Molecularly engineered electroplex emission for an efficient near-infrared light-emitting electrochemical cell (NIR-LEC)

Electroplex emission is rarely seen in ruthenium polypyridyl complexes, and there have been no reports from light-emitting electrochemical cells (LECs) to date. Here, for the first time, near-infrared (NIR) emission via the electroplex mechanism in a LEC based on a new blend of ruthenium polypyridyl complexes is described. The key factor in the design of the new complexes is the 0.4 V decrease in the oxidation half-potential of Ru( ii )/Ru( iii ) in [Ru(DPCO)(bpy) 2 ]ClO 4 (DPCO = diphenylcarbazone, bpy = 2,2 bipyridine), which is about one-third of the value for benchmark [Ru(bpy) 3 ](ClO 4 ) 2 , as well as the long lifetime of excited states of 350-450 ns.
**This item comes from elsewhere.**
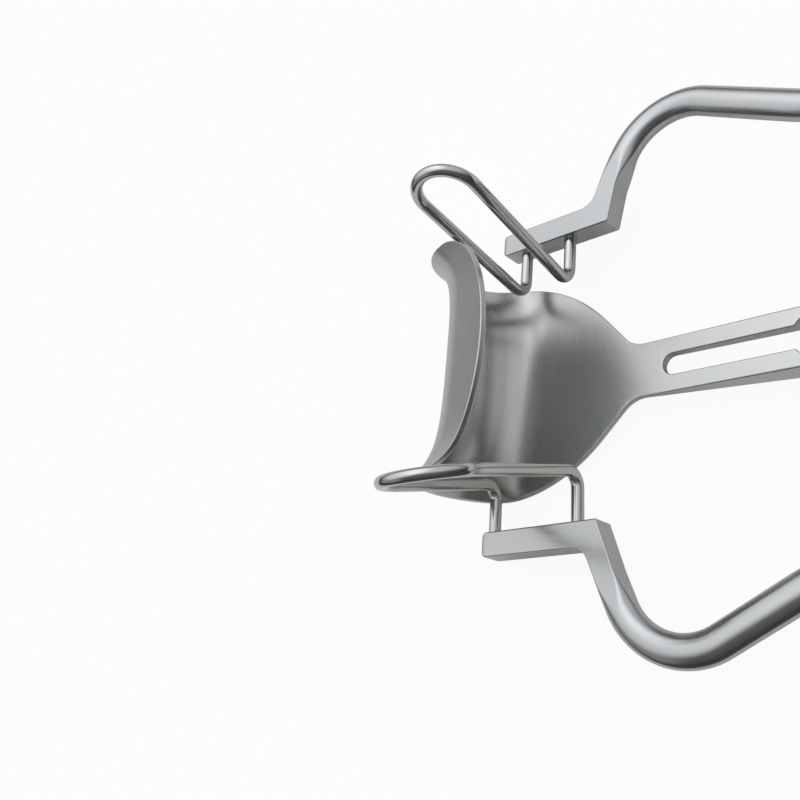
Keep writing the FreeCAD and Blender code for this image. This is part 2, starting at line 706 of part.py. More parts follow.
def add_wing_nut():
    """Tapered hub with two raised wings."""
    hub = on_axis(
        "Part::Cone", "nut_hub", "-Z", Radius1="nut_hub_diameter / 2",
        Radius2="nut_hub_diameter / 2 - nut_hub_taper", Height="nut_hub_height", z=NUT_TOP,
    )
    wings = []
    for side in (-1, 1):
        wing = DOC.addObject("Part::Extrusion", "nut_wing")
        wing.Base = coded("nut_wing_outline", wing_outline(side))
        wing.Dir = V(0, 1, 0)
        wing.Solid = True
        wing.Symmetric = True
        wing.setExpression("LengthFwd", cells("nut_wing_thickness"))
        wing.setExpression("Placement.Base.x", cells("shank_offset"))
        wing.setExpression("Placement.Base.y", cells("-rod_middle"))
        wing.setExpression("Placement.Base.z", cells(NUT_TOP))
        wings.append(wing)
    bore = on_axis(
        "Part::Cylinder", "nut_bore", "-Z", Radius="stud_diameter / 2 + rod_running_gap",
        Height="2 * nut_hub_height", z=f"{NUT_TOP} + nut_hub_taper",
    )
    return less("wing_nut", joined("nut_body", hub, *wings), bore)


def add_end_screw(y):
    """Slotted screw through the end bar into one rod."""
    head = bound(
        "Part::Cylinder", "screw_head", "-X", Radius="screw_head_diameter / 2", Height="screw_head_height",
        x=SCREW_SEAT, y=y,
    )
    slot = bound(
        "Part::Box", "screw_slot", Length="screw_head_height / 2", Width="screw_head_diameter",
        Height="screw_slot", x=f"{SCREW_SEAT} - screw_head_height", y=f"{y} - screw_head_diameter / 2",
        z="-screw_slot / 2",
    )
    shaft = bound(
        "Part::Cylinder", "screw_shaft", "+X", Radius="screw_diameter / 2", Height="screw_length",
        x=SCREW_SEAT, y=y,
    )
    return joined("end_screw", less("slotted_head", head, slot), shaft)


def add_rod(name, y):
    """Rod with a pin hole at its fixed end and a screw hole at its free end."""
    bar = bound(
        "Part::Cylinder", f"{name}_bar", "+X", Radius="rod_diameter / 2",
        Height="2 * boss_centre + travel + boss_width + stop_gap", x=ROD_END, y=y,
    )
    hole = bound(
        "Part::Cylinder", f"{name}_screw_hole", "+X", Radius="screw_diameter / 2 + wire_fit",
        Height="screw_length - end_bar_width + screw_tip_gap", x=ROD_END, y=y,
    )
    return less(name, bar, hole, add_pin(f"{name}_pin_hole", y, "wire_fit"))


def add_end_bar():
    """Bar that joins the rods' free ends, with round long edges."""
    block = bound(
        "Part::Box", "end_bar_block", Length="end_bar_width", Width="rod_spacing + 2 * end_bar_margin",
        Height="end_bar_height", x=SCREW_SEAT, y="-rod_middle - rod_spacing / 2 - end_bar_margin",
        z="-end_bar_height / 2",
    )
    radius = size("end_bar_height") * size("end_bar_roundness")
    bar = rounded("end_bar_rounded", block, radius, V(1, 0, 0))
    holes = [
        bound(
            "Part::Cylinder", "end_bar_hole", "+X", Radius="screw_diameter / 2 + rod_seat_gap",
            Height="3 * end_bar_width", x=f"{SCREW_SEAT} - end_bar_width", y=y,
        )
        for y in ROD_Y
    ]
    return less("rod_end_bar", bar, *holes)


def lowest(shape, angle):
    """Lowest Z of a shape turned about X by an angle."""
    turned = shape.copy()
    turned.rotate(V(0, 0, 0), V(1, 0, 0), angle)
    return turned.optimalBoundingBox(False).ZMin


def rest_angle(blade, nut):
    """Turn about X at which the blade's back and the nut's wings stand on one plane."""
    low, high = -20.0, 0.0
    for _ in range(20):
        middle = (low + high) / 2
        if lowest(nut, middle) > lowest(blade, middle):
            low = middle
        else:
            high = middle
    return (low + high) / 2


NODES = [
    add_arm(1),
    add_arm(-1),
    add_wire_blade(1),
    add_wire_blade(-1),
    add_rod("front_rod", ROD_Y[0]),
    add_rod("rear_rod", ROD_Y[1]),
    grouped("rod_pins", *[add_pin("rod_pin", y) for y in ROD_Y]),
    add_end_bar(),
    grouped("end_bar_screws", *[add_end_screw(y) for y in ROD_Y]),
    add_carriage(),
    add_stud("clamp_stud"),
    add_ring(
        "pressure_washer", "washer_diameter / 2", "stud_diameter / 2 + rod_running_gap", "washer_thickness",
        WASHER_LOW,
    ),
    add_wing_nut(),
    add_ring(
        "stud_stop_ring", "stop_ring_diameter / 2", "stud_diameter / 2 + wire_fit", "stop_ring_height", STUD_END
    ),
    add_center_blade(),
]
DOC.recompute()
SHAPES = {node.Name: node.Shape for node in NODES}
PAIRS = ("rod_pins", "end_bar_screws")


def rest_placement():
    """Placement that stands the level frame on the floor with its origin bottom centre."""
    angle = rest_angle(SHAPES["center_blade"], SHAPES["wing_nut"])
    turn = FreeCAD.Rotation(V(1, 0, 0), angle)
    everything = Part.makeCompound(list(SHAPES.values()))
    everything.Placement = FreeCAD.Placement(V(0, 0, 0), turn)
    box = everything.optimalBoundingBox(False)
    middle = V((box.XMin + box.XMax) / 2, (box.YMin + box.YMax) / 2, box.ZMin)
    print("rest angle", round(angle, 4), "moved by", [round(-value, 4) for value in middle])
    return FreeCAD.Placement(middle * -1, turn)


REST = rest_placement()
for node in NODES:
    node.Label = node.Name
    node.Placement = REST
DOC.recompute()

for feature in DOC.Objects:
    if "Invalid" in feature.State or "Error" in feature.State:
        raise RuntimeError(f"{feature.Label} failed: {feature.State}")
for node in NODES:
    if node.Shape.isNull() or not node.Shape.isValid():
        raise RuntimeError(f"{node.Label} has no valid shape")
    if len(node.Shape.Solids) != (2 if node.Label in PAIRS else 1):
        raise RuntimeError(f"{node.Label} has {len(node.Shape.Solids)} solids")

os.makedirs("parts", exist_ok=True)
for node in NODES:
    node.Shape.exportStep(f"parts/{node.Label}.step")
    print(node.Label, round(node.Shape.Volume, 1), len(node.Shape.Solids))
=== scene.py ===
"""Looks of a self-retaining abdominal frame retractor, built around its fixed frame.

The retractor is drawn in its level frame, in millimetres: X runs along the rods towards the
fixed arm, Y points forward to the blades, Z points up out of the wound side, and Z = 0 is the
middle plane of the arms.  LevelFrame lays everything on the floor in metres.
"""

import json
import logging
import math
from dataclasses import dataclass
from enum import Enum
from typing import Any, Optional, Sequence

import bmesh
import bpy
from mathutils import Matrix, Vector
from mathutils.geometry import delaunay_2d_cdt

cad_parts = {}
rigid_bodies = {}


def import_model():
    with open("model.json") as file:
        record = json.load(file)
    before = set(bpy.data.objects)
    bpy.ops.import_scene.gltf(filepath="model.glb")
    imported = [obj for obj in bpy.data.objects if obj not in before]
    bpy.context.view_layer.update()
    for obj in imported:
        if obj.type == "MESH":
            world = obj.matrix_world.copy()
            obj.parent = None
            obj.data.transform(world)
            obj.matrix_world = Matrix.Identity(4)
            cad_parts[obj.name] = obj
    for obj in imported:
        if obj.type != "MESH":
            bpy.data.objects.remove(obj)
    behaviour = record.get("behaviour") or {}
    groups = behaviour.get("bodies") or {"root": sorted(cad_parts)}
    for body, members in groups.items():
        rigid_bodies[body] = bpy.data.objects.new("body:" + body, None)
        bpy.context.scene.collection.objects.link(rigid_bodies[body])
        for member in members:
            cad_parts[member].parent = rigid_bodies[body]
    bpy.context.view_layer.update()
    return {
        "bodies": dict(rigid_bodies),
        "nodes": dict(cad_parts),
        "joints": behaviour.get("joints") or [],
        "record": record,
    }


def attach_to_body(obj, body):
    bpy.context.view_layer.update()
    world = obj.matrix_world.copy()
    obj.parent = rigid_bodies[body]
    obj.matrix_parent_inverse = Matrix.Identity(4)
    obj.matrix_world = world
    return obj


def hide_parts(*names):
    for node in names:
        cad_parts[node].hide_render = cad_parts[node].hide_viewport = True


LOG = logging.getLogger("retractor")
MM = 0.001
WHITE = (1.0, 1.0, 1.0, 1.0)
Point = Vector
Row = list[Vector]


# Frame of the drawing


class LevelFrame:
    """The level drawing frame and its place in the row frame."""

    NUT = Vector((-0.4, -154.0, -16.0))

    def __init__(self, record: dict[str, Any]) -> None:
        """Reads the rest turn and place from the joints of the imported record.

        Args:
            record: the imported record.
        """
        joints = {joint["name"]: joint for joint in record["behaviour"]["joints"]}
        forward = Vector(joints["blade_slide"]["axis"])
        turn = Matrix.Rotation(math.atan2(forward.z, forward.y), 4, "X")
        nut = Vector(joints["nut_turn"]["pos_m"])
        self.turn = turn
        self.matrix = Matrix.Translation(nut - turn @ (self.NUT * MM)) @ turn @ Matrix.Scale(MM, 4)

    def place(self, obj: bpy.types.Object) -> None:
        """Moves a mesh drawn in level millimetres to its place in metres."""
        obj.data.transform(self.matrix)
        obj.data.update()


class Side(Enum):
    """The two arms and what sits on them."""

    FIXED = 1
    SLIDING = -1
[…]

The LEC based on the new blend with a narrow band gap ( 1.0 eV) of a Ru(DPCO) complex and Ru(bpy) 3 2+ can produce an electroluminescence spectrum centred at about 700 nm, which extends to the NIR region with a high external quantum efficiency (EQE) of 0.93% at a very low turn-on voltage of 2.6 V. In particular, the very simple LEC structure was constructed from indium tin oxide (anode)/Ru(DPCO):Ru(bpy) 3 2+ /Ga:In (cathode), avoiding any polymer or transporting materials, as well as replacing Al or Au by a molten alloy cathode. This system has promising applications in the production of LECs via microcontact or inkjet printing. Electroplex emission is rarely seen in ruthenium polypyridyl complexes, and there have been no reports from light-emitting electrochemical cells (LECs) to date. Here, near-infrared (NIR) emission via the electroplex mechanism in a LEC was reported.